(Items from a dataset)
::::::::

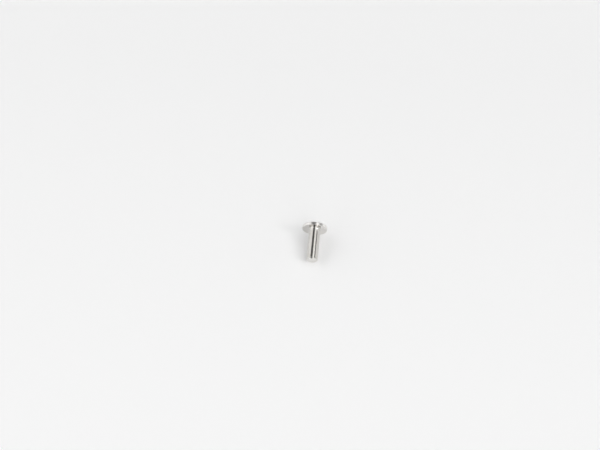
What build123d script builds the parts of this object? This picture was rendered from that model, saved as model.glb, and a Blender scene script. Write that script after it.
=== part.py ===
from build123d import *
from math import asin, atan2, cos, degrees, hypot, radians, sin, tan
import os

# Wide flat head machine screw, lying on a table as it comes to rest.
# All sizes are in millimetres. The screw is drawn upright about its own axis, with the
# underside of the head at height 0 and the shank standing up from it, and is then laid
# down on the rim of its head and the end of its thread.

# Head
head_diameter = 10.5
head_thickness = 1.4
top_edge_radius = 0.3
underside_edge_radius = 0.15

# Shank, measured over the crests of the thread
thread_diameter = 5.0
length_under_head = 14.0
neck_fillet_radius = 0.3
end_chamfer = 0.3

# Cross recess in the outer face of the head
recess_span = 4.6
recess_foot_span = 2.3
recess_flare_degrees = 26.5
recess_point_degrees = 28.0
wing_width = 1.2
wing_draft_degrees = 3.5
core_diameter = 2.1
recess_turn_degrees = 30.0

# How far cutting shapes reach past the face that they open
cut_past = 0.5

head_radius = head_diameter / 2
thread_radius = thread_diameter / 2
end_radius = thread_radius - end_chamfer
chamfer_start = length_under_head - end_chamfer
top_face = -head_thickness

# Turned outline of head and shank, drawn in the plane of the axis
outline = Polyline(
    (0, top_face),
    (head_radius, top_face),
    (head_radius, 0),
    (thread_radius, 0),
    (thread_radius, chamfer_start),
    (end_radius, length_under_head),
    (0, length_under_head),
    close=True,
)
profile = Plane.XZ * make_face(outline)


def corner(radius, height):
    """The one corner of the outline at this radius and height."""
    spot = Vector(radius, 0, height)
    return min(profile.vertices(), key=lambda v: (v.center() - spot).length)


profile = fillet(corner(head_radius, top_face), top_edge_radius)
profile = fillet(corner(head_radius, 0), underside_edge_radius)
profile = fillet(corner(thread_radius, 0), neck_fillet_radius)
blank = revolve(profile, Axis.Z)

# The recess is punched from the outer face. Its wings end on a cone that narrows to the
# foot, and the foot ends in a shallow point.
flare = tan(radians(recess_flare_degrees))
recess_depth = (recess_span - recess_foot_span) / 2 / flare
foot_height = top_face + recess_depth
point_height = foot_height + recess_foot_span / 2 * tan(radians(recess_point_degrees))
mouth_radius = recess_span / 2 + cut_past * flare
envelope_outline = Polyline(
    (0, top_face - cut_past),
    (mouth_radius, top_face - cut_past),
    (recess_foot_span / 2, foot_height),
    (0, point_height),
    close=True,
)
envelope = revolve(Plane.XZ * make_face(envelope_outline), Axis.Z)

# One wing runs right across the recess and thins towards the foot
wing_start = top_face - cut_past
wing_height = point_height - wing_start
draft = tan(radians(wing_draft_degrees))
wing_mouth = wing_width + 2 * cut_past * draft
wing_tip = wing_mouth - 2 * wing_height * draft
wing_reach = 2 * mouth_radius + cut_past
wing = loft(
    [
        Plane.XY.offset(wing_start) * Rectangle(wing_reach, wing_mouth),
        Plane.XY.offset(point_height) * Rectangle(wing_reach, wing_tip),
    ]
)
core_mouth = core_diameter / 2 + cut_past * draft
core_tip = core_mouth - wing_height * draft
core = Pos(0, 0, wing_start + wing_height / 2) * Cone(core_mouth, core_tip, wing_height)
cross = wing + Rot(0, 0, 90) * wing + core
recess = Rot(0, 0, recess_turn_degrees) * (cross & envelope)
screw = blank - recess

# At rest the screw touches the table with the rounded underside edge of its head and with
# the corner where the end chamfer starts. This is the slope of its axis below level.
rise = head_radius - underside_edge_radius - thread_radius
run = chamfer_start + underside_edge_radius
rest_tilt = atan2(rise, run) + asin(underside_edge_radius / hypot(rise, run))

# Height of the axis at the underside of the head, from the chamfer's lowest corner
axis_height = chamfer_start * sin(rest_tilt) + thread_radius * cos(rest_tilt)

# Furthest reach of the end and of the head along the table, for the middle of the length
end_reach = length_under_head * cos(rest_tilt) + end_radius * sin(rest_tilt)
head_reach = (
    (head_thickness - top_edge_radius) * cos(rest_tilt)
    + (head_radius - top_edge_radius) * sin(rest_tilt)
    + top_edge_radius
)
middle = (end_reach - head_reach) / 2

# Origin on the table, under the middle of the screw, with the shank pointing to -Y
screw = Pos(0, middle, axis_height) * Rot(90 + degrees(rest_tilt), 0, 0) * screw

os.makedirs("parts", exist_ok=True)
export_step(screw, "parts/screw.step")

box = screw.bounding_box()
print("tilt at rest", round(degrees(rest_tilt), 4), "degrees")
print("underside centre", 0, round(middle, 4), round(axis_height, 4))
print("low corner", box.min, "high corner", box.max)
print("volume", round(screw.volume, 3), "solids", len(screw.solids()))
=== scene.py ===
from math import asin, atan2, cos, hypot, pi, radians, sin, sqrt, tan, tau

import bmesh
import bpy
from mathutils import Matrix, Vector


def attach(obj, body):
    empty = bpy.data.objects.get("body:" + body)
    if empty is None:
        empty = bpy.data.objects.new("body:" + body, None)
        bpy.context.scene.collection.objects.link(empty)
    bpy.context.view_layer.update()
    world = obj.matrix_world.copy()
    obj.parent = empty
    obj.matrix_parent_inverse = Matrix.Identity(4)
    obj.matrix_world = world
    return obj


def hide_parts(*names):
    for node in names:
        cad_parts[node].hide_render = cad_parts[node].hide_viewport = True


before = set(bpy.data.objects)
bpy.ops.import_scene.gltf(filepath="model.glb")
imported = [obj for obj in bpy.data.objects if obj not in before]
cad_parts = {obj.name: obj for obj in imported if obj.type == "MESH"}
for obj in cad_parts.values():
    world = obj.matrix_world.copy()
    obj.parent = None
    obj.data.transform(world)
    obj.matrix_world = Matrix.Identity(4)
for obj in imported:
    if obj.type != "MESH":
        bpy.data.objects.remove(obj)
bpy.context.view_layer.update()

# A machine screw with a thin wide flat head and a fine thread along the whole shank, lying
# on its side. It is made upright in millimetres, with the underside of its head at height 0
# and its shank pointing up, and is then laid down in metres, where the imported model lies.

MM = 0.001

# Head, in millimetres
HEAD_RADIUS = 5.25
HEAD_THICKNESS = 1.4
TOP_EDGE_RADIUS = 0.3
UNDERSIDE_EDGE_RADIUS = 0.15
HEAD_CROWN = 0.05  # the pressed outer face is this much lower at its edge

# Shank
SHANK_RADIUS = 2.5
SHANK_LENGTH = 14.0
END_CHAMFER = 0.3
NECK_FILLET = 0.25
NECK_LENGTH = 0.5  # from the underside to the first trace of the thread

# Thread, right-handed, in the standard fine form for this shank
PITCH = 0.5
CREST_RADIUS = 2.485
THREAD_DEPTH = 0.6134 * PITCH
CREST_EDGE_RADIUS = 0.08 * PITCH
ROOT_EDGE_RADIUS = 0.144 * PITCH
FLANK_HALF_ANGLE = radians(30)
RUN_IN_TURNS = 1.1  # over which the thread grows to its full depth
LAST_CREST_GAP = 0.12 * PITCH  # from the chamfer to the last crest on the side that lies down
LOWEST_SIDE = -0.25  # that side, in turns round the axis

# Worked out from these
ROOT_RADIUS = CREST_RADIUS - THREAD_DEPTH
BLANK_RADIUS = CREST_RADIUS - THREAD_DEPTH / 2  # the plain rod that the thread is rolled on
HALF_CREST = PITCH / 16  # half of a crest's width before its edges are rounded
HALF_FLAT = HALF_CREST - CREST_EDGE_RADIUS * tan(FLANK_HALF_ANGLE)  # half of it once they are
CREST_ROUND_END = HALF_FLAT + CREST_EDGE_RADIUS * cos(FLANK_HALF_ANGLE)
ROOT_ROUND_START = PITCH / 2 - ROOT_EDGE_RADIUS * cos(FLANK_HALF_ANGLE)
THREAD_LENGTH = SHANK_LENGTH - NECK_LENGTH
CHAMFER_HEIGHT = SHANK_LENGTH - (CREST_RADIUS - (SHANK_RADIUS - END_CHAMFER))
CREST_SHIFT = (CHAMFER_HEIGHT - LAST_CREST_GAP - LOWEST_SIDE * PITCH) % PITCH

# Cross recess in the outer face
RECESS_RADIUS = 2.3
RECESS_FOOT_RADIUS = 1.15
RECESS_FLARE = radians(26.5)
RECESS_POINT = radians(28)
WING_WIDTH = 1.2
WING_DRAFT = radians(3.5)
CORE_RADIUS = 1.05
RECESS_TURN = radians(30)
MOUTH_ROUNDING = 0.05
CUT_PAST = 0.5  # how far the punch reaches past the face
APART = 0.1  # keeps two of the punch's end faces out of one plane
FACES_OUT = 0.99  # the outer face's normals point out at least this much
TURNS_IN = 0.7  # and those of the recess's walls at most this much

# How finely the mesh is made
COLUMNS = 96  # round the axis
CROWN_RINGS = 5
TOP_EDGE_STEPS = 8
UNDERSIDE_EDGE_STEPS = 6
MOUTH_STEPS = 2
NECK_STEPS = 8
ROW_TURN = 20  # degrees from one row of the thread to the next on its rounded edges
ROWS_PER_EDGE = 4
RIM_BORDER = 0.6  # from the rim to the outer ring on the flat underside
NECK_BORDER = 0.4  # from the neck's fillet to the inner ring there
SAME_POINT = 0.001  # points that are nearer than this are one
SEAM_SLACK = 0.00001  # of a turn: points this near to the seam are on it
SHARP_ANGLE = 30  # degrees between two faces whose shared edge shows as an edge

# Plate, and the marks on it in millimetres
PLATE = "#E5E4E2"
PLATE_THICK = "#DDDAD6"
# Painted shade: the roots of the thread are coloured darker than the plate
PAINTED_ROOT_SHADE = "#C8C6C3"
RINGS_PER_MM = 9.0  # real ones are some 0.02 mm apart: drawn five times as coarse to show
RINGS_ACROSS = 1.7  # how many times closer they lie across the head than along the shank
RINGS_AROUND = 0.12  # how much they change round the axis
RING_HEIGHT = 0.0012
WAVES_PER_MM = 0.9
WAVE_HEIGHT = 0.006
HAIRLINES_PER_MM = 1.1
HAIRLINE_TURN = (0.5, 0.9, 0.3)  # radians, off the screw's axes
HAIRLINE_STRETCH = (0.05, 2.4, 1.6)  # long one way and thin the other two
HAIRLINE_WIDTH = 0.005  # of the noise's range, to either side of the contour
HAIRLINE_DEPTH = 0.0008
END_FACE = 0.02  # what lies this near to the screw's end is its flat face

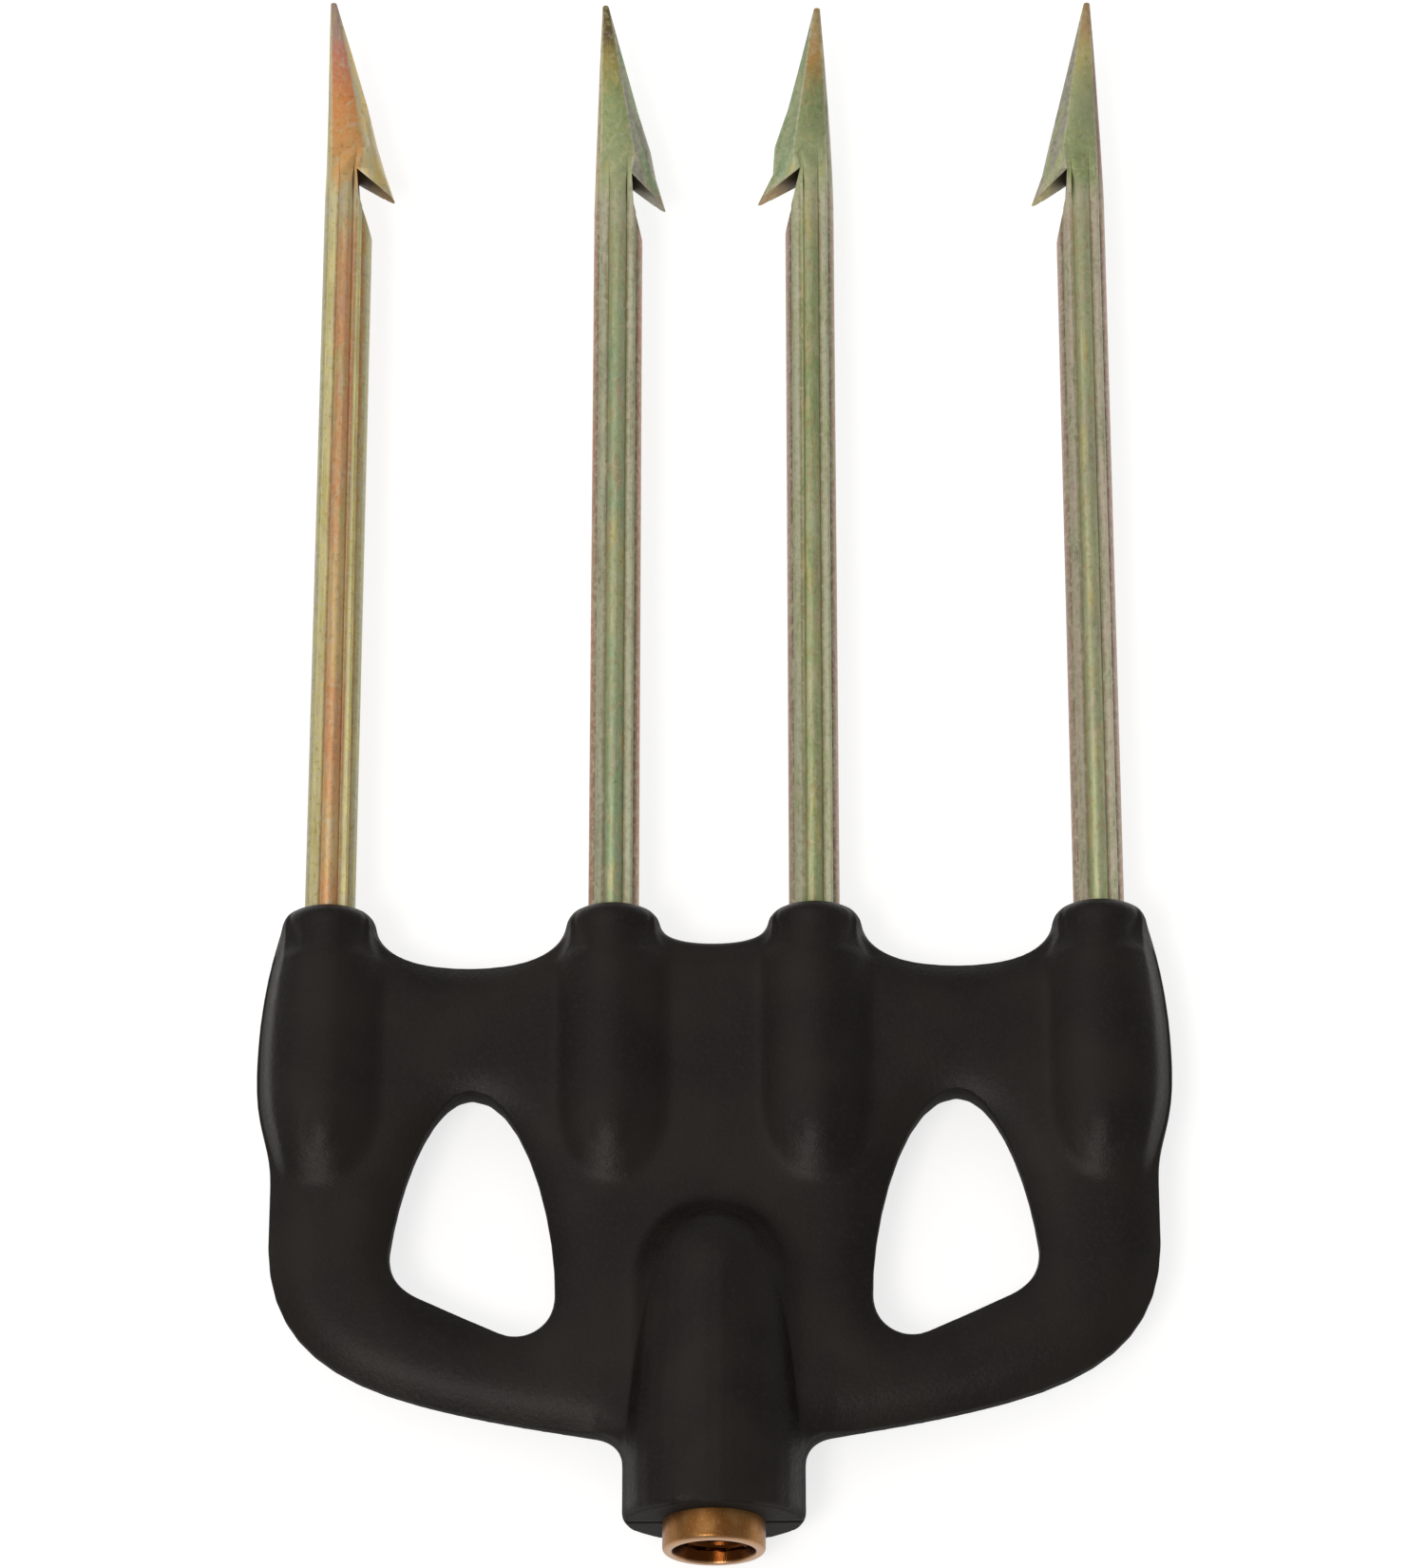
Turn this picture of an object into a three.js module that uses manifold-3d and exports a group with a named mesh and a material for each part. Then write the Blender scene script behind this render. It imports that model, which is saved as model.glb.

::::::::

Direction ▸ In the data above, find the line that contains "box = screw.bounding_box()" and the line that contains "bpy.context.scene.collection.objects.link(empty)". Repeat exactly those lines and every line between them, and only those.

Solution for this task ▸
box = screw.bounding_box()
print("tilt at rest", round(degrees(rest_tilt), 4), "degrees")
print("underside centre", 0, round(middle, 4), round(axis_height, 4))
print("low corner", box.min, "high corner", box.max)
print("volume", round(screw.volume, 3), "solids", len(screw.solids()))
=== scene.py ===
from math import asin, atan2, cos, hypot, pi, radians, sin, sqrt, tan, tau

import bmesh
import bpy
from mathutils import Matrix, Vector


def attach(obj, body):
    empty = bpy.data.objects.get("body:" + body)
    if empty is None:
        empty = bpy.data.objects.new("body:" + body, None)
        bpy.context.scene.collection.objects.link(empty)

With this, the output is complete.